John 2:19 - Jesus raised Himself.
Romans 8:11 - The Spirit raised Jesus.
Acts 2:24,32 and Romans 10:9 GOD raised Him from the dead.

Jesus rose once - NOT 3 times!

RABBINICAL ATTACK

     The Watchtower Society purports that if the early Christians believed in a Trinity, then this teaching would have come under attack by the presiding rabbis of the time.

     But the first century rabbis DID attack the Christians on the issue of the Trinity. In a Jewish book titled "Everyman's Talmud" by A. Cohen, pp.5, 26) it states:

     "The rabbis also had occasion to defend the monotheistic view of God against the attack from the early Christians who sought a foundation for their traditional doctrine in the text of the Hebrew Bible." (p.5)

     "Certain doctrines in connection with the Deity were forced into general prominence and received special emphasis at the hands of the rabbis because of contemporaneous circumstances. The attribute of Unity had to be underlined when a TRINITARIAN dogma began to be preached by the new sect of Christians." (p.26) [emphasis mine]
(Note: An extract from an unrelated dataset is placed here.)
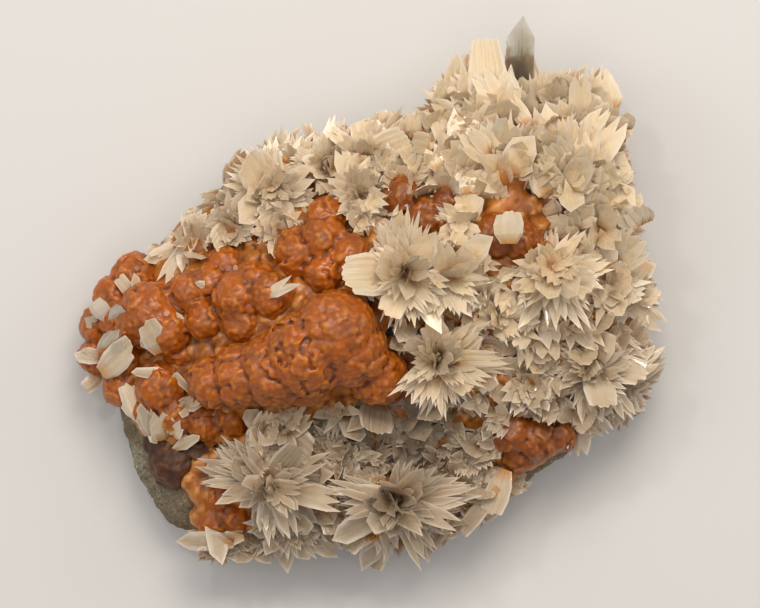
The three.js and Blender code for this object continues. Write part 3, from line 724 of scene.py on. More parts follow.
# Crystals that lie on the orange mineral at the left: their root and tip seen from above, width, kind,
# number of teeth, and how far the tip stands off the ground
LAID = {
    "left_block_crystal": [
        [-52.6, -4.6, -55.4, -1.2, 3.8, "round", 2, 1.6], [-52.2, -5, -49.4, -2, 3.2, "leaf", 1, 1.4],
        [-55, -8, -56.4, -4.2, 2.8, "round", 2, 0.8],
    ],
    "left_fan_crystal": [
        [-54, -11.6, -49, -6, 4.6, "bundle", 3, 2.2], [-54, -15.6, -47.4, -9.6, 5.8, "round", 4, 2.4],
        [-52, -14.8, -49.6, -8, 3, "shard", 1, 3],
    ],
    "left_tip_crystal": [
        [-54, -12.8, -59.7, -12, 2.8, "shard", 1, 0.6], [-54, -12, -58, -10.6, 1.8, "lath", 1, 0.9],
    ],
    "left_foot_crystal": [[-54.4, -16, -57.6, -18.8, 3.4, "round", 2, 0.6]],
    "left_spike_crystal": [
        [-46.6, -1.4, -50.6, 3.8, 2.9, "tablet", 2, 1.4], [-46.4, -0.4, -47.6, 4.6, 2.2, "shard", 1, 1.2],
    ],
    "leaf_crystal": [
        [-41.8, -11.4, -44.7, -5, 5, "round", 3, 1.8], [-42.4, -10.4, -46, -8.8, 2.6, "shard", 1, 1],
    ],
    "lens_crystal": [
        [-38.3, -15.9, -47.8, -15.2, 2.9, "lens", 1, 1.4],
        [-35.8, -19.4, -39.2, -15.6, 1.7, "tablet", 1, 1.2],
    ],
    "chip_crystal": [
        [-31.6, 1.6, -34.9, 2.6, 2, "lens", 1, 1], [-36, -7.9, -38.6, -3.2, 1.8, "lens", 1, 1.2],
        [-26.8, 3.6, -27, 6.2, 1.4, "lens", 1, 0.8],
    ],
    "low_plates": [
        [-35.8, -21.2, -39.4, -22.4, 2.6, "bundle", 3, 1.4],
        [-37.4, -21.8, -33.2, -21, 2.8, "bundle", 3, 1.8],
        [-36.4, -20.8, -37.6, -24.6, 2.2, "shard", 1, 1.2],
    ],
    "left_low_plates": [
        [-45.4, -25.4, -48.9, -17.4, 4.9, "round", 3, 1.2], [-43.8, -28, -45.4, -21.2, 4.6, "bundle", 3, 1.6],
        [-41.6, -29, -42.4, -22.6, 4.6, "shard", 2, 1.8], [-44.6, -25.6, -43, -29.8, 2, "shard", 1, 1.2],
        [-39.6, -28, -37.6, -24.4, 3.6, "bundle", 3, 1.4], [-39.9, -31, -34.2, -28, 2.8, "lens", 1, 1.4],
        [-47, -24.4, -49.6, -21, 2.6, "shard", 1, 0.8], [-39.2, -27.4, -36, -29.6, 2.2, "shard", 1, 1.6],
    ],
}


def ground(x, y):
    """The height of the rock or orange mineral at a place."""
    height = rock_top(x, y)
    for lx, ly, z, radius in ALL_LUMPS:
        apart = math.hypot(x - lx, y - ly)
        if apart < radius:
            height = max(height, z + math.sqrt(radius * radius - apart * apart))
    return height


def lay_crystals(plates, rng, placed):
    for x0, y0, x1, y1, width, kind, columns, rise in placed:
        middle = ground((x0 + x1) / 2, (y0 + y1) / 2)
        foot = max(min(ground(x0, y0), middle + 1) - 0.4, middle - 1.5)
        top = max(ground(x1, y1), middle, foot) + rise
        root, tip = [x0, y0, foot], [x1, y1, top]
        turn = rng.uniform(-0.25, 0.25)
        # These low crystals are drawn in the greyer, darker tones of the painted light and shade
        warmth_and_shade = rng.uniform(0, 0.3)
        if kind == "bundle":
            add_bundle(plates, rng, root, tip, width, turn, warmth_and_shade)
        else:
            add_blade(plates, rng, root, tip, width, kind, turn, columns, warmth_and_shade, 1.6)


def add_main_blade(plates, rng, name, foot, blade, turn):
    """A given main blade, in the shape that its growth, bluntness and width ask for."""
    tip, width = blade[:3], blade[3]
    blunt = blade[4] if len(blade) > 4 else 0
    warmth_and_shade = warmth_and_shade_at(tip, rng)
    in_crown = name == "crown_crystals"
    if in_crown:
        turn *= 0.4
    if name in CLEAR_PIECES:
        add_blade(plates, rng, foot, tip, width * 0.95, "shard", turn, 1, warmth_and_shade, 2.5)
    elif name == "tablet_crystal":
        add_blade(plates, rng, TABLET_FOOT, tip, width, "round", 0, 4, warmth_and_shade, 1.5)
    elif blunt > BLUNT_FROM and in_crown:
        add_blade(plates, rng, foot, tip, width * 1.3, "pillar", turn, 6, warmth_and_shade, 0.6)
    elif blunt > BLUNT_FROM:
        add_blade(plates, rng, foot, tip, width * 1.3, "tablet", turn, 6, warmth_and_shade, 0.8)
    elif rng.uniform() < 0.3 and width > NARROW_BLADE:
        add_blade(plates, rng, foot, tip, width * 1.1, "shard", turn, int(rng.integers(1, 4)), warmth_and_shade, 1.2)
    elif width < NARROW_BLADE:
        add_blade(plates, rng, foot, tip, width, "spear", turn, 1, warmth_and_shade, 1.5)
    else:
        add_bundle(plates, rng, foot, tip, width * 1.35, turn, warmth_and_shade)


def growth_plates(name, index, sites, edges):
    """All blades of one growth."""
    rng = np.random.default_rng(1000 + index)
    plates = Plates()
    if name in LAID:
        lay_crystals(plates, rng, LAID[name])
        return plates
    for h, (hub, blades) in enumerate(GROWTHS[name]):
        foot = hub[:3]
        for i, blade in enumerate(blades):
            turn = (scatter(index * 101 + h * 31 + i) - 0.5) * 2 * BLADE_TURN
            add_main_blade(plates, rng, name, foot, blade, turn)
        if hub[3] >= TUFTED_SPREAD and name not in CLEAR_PIECES:
            lengths = [np.linalg.norm(np.array(blade[:3]) - np.array(foot)) for blade in blades]
            reach = min(float(np.mean(lengths)), LONGEST_FILLER)
            grow_fillers(plates, rng, name, foot, reach * 0.9, int(11 + hub[3] * 2.2), 6.4)
    for site in sites.get(name, []):
        grow_fillers(plates, rng, name, site, TUFT_REACH * rng.uniform(0.9, 1.3), 9, 5.2)
    grow_edge(plates, rng, edges.get(name, []))
    return plates


# The grid, seen from above, on which the height that the blades reach is kept
GRID_STEP = 0.7
GRID_X = np.arange(-62, 62, GRID_STEP)
GRID_Y = np.arange(-58, 58, GRID_STEP)
SHADE_FROM = 1.0  # blades start to darken this far below the ones around them
SHADE_RANGE = 7.0
CREVICE_STEPS = 4
CREVICE_DEPTH = 3.2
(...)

A FOURTH CENTURY INVENTION?

     The Watchtower Society claims that the doctrine of the Trinity was not found before the 4th century. This is a false statement. Researching the writings of the early Christian Church will reveal a solid support for the belief that God exists in a plurality of persons. Most interestingly, the Fathers who made these statements confirm that their information was handed down to them from the teachings of the Apostles themselves!

     The actual doctrine of the Trinity did not come into "formulation" until the Council of Nicea in 325 A.D. The Church was not challenged to precisely define the doctrine until heresy and denials began to affect it. The Church began to realize that it needed a coherent document in writing for a formal definition. It is important to note that this would NOT become a new doctrine - the Church had always verbally confessed the belief in a Triune God. The reason for a council to convene was to respond to the Arian heresy that was prominent from 318 A.D. to 381 A.D.

     The common thread throughout creedal development is the combination of the threefold reference to the Godhead and the summation of the work of redemption accomplished by Christ. We arrive at the beginning of the 4th century with statements of faith which are all essentially the same in substance. Though some are written with new vocabulary to fend off misinterpretation, others used a vocabulary derived from that of the New Testament. The continuity of Trinitarian thinking in the early Church is thus seen to be unbroken.